Being just what they are, if one practice-authenticates the Buddha Way, then when one understands one thing, one penetrates one thing; when one takes up one practice, one cultivates one practice. Because the place is right here and the path is thoroughly grasped, the reason you do not know the entirety of what is to be known is that this knowing and the total penetration of the Buddha Dharma arise together and practice together. Do not think that when you have found this place that it will become personal knowledge or that it can be known conceptually. Even though the authenticating penetration manifests immediately, that which exists most intimately does not necessarily manifest. Why should it become evident?
Priest Pao-ch'e of Mt. Ma-ku was fanning himself. A monk came by and asked, “The wind's nature is eternal and omnipresent.

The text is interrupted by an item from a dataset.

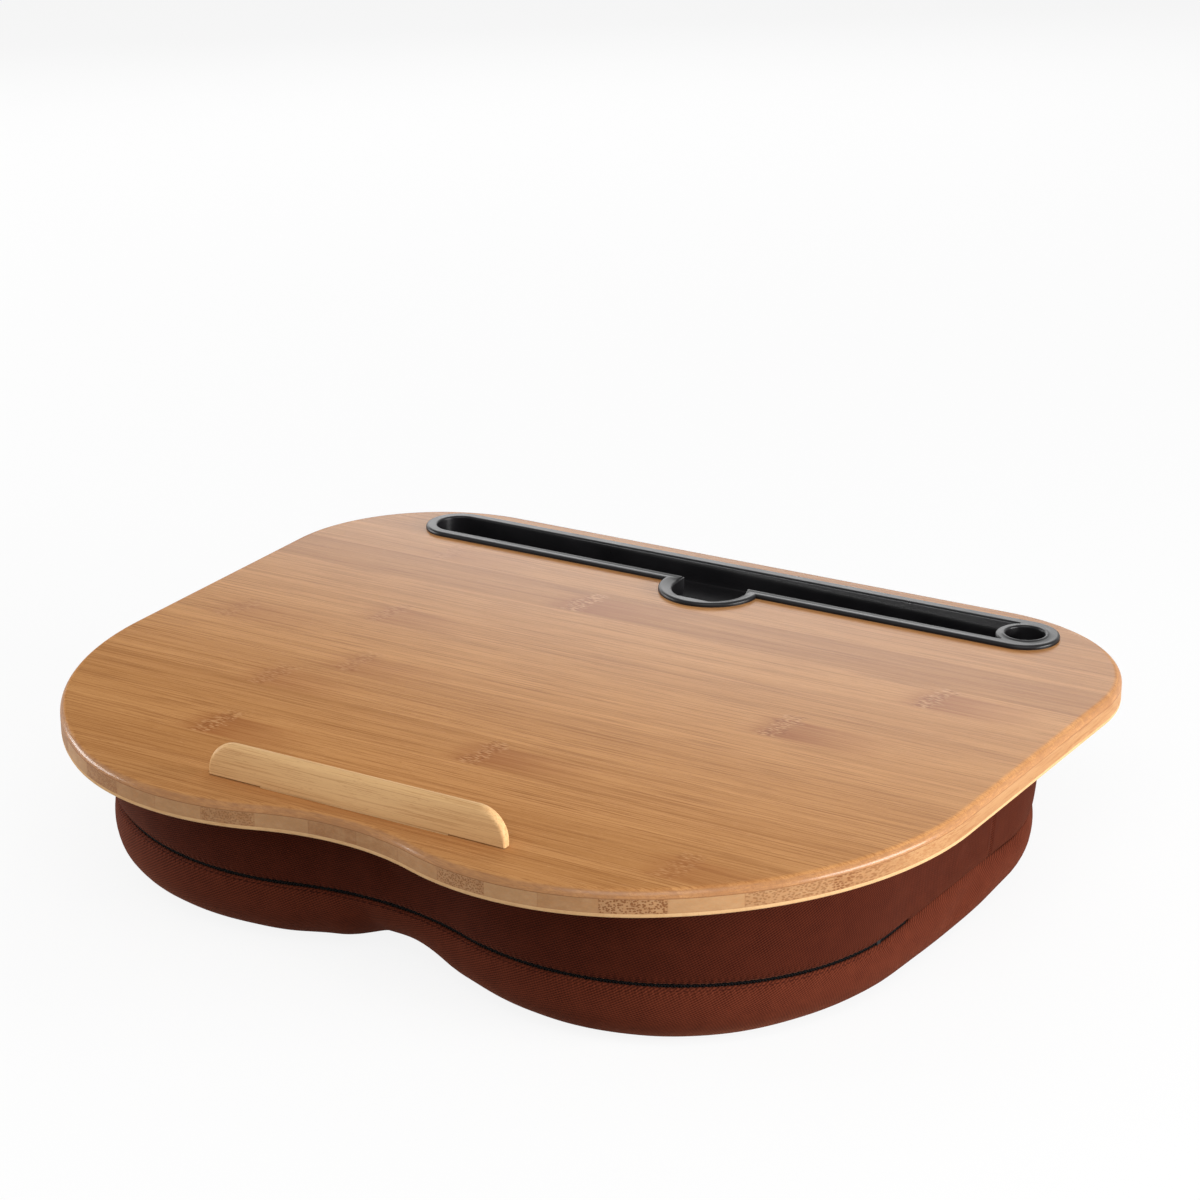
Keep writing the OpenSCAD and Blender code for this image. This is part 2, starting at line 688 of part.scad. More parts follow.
eye_play = 0.2;
eye_wall = 0.65;
module zip_pull() {
    eye_w = ear_gap - 2 * eye_play;
    eye_r = bar_r + bar_fit + eye_wall;
    shank = 3.4;
    hole_r = 1;
    color(dark_metal)
        on_zip(-1, slider_angle)
            translate([bar_x, 0, 0])
                difference() {
                    union() {
                        translate([0, 0, -eye_w / 2])
                            cylinder(r = eye_r, h = eye_w);
                        translate([-pull_t / 2, -shank - 0.5, -eye_w / 2])
                            cube([pull_t, shank + 0.5, eye_w]);
                        translate([-pull_t / 2, -pull_l, -pull_w / 2])
                            cube([pull_t, pull_l - shank, pull_w]);
                    }
                    translate([0, 0, -eye_w])
                        cylinder(r = bar_r + bar_fit, h = 2 * eye_w);
                    translate([-pull_t, -pull_l + 2.4, 0])
                        rotate([0, 90, 0])
                            cylinder(r = hole_r, h = 2 * pull_t);
                }
}

// The pillow inside the cover. off is the depth of its surface under the cover's outside.
pillow_seam_in = 4.2;
pillow_seam_half = 3.4;
crown_in = 22;
hem_clear = cloth_t + wire_t + 0.3;
function pillow_rings(off) =
    let (deep = off - cloth_t - liner_gap)
    let (top = under_z - hem_clear - deep)
    concat(
        [[for (i = coarse) flat_point(i, crown_in + deep, under_z - 0.5 - deep)]],
        [[for (i = coarse) flat_point(i, hem_w + 3 + deep, top)]],
        [[for (i = coarse) flat_point(i, off + 3, top)]],
        [for (s = [0.25, 0.6, 0.85]) [for (i = coarse) band_point(i, s, off)]],
        [for (dz = [1, -1]) [for (i = coarse) seam_point(i, dz * pillow_seam_half, seam_e + pillow_seam_in + deep)]],
        [for (t = [18, 30, 60, 90]) [for (i = coarse) panel_point(i, t, off)]],
        [[for (i = coarse) flat_point(i, seam_in + roll_w + flat_in, off)]]);

module pillow_solid(off) {
    deep = off - cloth_t - liner_gap;
    stack(pillow_rings(off), [0, 0, under_z - 0.5 - deep], [0, 0, off]);
}

module pillow_liner() {
    color(liner_white)
        difference() {
            pillow_solid(cloth_t + liner_gap);
            pillow_solid(cloth_t + liner_gap + liner_t);
        }
}

module bead_fill() {
    color(bead_white) pillow_solid(cloth_t + liner_gap + liner_t + 0.05);
}

module staples() {
    color(staple_steel)
        each_staple()
            union() {
                staple_legs(0);
                translate([-staple_w / 2, -wire_t / 2, -wire_t])
                    cube([staple_w, wire_t, wire_t]);
            }
}

face_ply();
core_strips();
back_ply();
ledge();
slot_insert();
front_band();
rear_band();
bottom_panel();
zip_tape_upper();
zip_tape_lower();
zip_coil_upper();
zip_coil_lower();
zip_stop_left();
zip_stop_right();
zip_slider();
zip_pull();
pillow_liner();
bead_fill();
staples();
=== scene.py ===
"""Looks of the lap desk. Lengths are in millimetres and are scaled to metres on the way into Blender."""

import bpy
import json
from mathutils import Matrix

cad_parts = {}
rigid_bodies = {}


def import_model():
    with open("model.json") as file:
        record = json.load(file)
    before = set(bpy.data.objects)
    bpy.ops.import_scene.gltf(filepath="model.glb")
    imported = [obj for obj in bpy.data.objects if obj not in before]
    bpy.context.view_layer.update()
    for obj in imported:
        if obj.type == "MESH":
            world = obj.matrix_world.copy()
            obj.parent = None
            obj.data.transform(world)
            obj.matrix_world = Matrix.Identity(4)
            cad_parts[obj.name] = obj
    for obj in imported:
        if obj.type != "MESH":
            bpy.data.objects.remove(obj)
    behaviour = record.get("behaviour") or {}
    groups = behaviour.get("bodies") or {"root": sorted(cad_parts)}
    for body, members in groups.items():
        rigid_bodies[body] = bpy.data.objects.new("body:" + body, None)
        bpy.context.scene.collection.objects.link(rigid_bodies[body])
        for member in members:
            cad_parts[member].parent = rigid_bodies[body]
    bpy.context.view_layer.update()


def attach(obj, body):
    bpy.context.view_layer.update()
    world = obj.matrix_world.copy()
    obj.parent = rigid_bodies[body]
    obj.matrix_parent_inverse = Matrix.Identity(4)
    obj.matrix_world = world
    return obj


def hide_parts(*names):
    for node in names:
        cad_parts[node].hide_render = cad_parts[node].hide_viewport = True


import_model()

import json
import math

import bmesh
import bpy
import numpy as np
from mathutils import Vector
from mathutils.geometry import tessellate_polygon

MM = 0.001
SEED = 7
TURN = 2 * math.pi
QUARTER = math.pi / 2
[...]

Why, reverend sir, are you still fanning yourself?” The master replied, “You only know that the wind's nature is eternal, but you do not know the reason why it exists everywhere.” The monk asked, “Why does it exist everywhere?” The master just fanned himself. The monk made a bow of respect.
The authenticating experience of the Buddha Way and the vital way of correct transmission are like this. Those that say that because [the nature of wind] is eternal there is no need for a fan, and we can experience the wind without one, understand neither the meaning of its eternity nor its nature. Because the wind is eternal, the wind of Buddhism manifests the yellow gold of the earth and turns its long rivers into sweet cream.